Coherent states of the real symplectic group in a complex analytic parametrization. II. Annihilation-operator coherent states

Abstract

In the present series of papers, the coherent states of Sp(2d,R), corresponding to the positive discrete series irreducible representations 〈λd+n/2,..,λ1+n/2〉, encountered in physical applications, are analyzed in detail with special emphasis on those of Sp(4,R) and Sp(6,R). The present paper discusses the annihilation-operator coherent states, i.e., the eigenstates of the noncompact lowering generators corresponding to complex eigenvalues.
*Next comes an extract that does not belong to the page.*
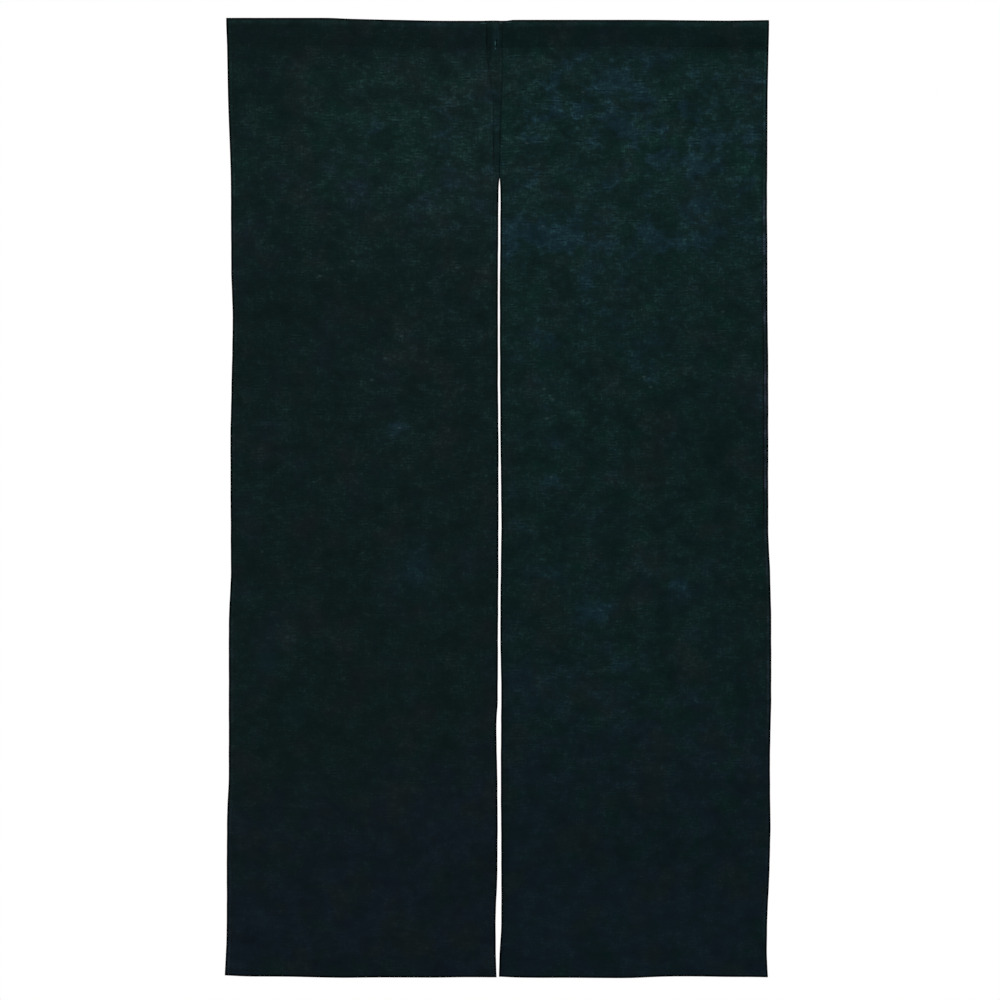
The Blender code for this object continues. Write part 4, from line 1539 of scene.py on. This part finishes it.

These states generalize the coherent states introduced by Barut and Girardello for Sp(2,R), and later on extended by Deenen and Quesne to the Sp(2d,R) irreducible representations of the type 〈(λ+n/2)d〉. When λ1,...,λd are not all equal, it was shown by Deenen and Quesne that the eigenvalues do not completely specify the eigenstates of the noncompact lowering generators. In the present work, their characterization is completed by a set of continuous labels parametrizing the (unitary-operator) coherent states of the maximal compact subgroup U(d). The resulting coherent states are therefore of mixed type, being annihilation-operator coherent states only as regards the noncompact generators. A realization in a subspace of a Bargmann space of analytic functions shows that such coherent states satisfy a unity resolution relation in the representation space of 〈λd +n/2,...,λ1+n/2〉, and therefore may be used as a continuous basis in such space. The analytic functions and the differential operators representing the representation space discrete bases and the Sp(2d,R) generators, respectively, are found in explicit form. It is concluded that the annihilation-operator coherent state representation provides the mathematical foundation for the use of differentiation operators with respect to the noncompact raising generators in symbolic expressions of the Sp(2d,R) generators. This is to be compared with the habit of replacing a boson annihilation operator by a symbolic differentiation with respect to the corresponding creation operator, accounted for by the Bargmann representation of such operators.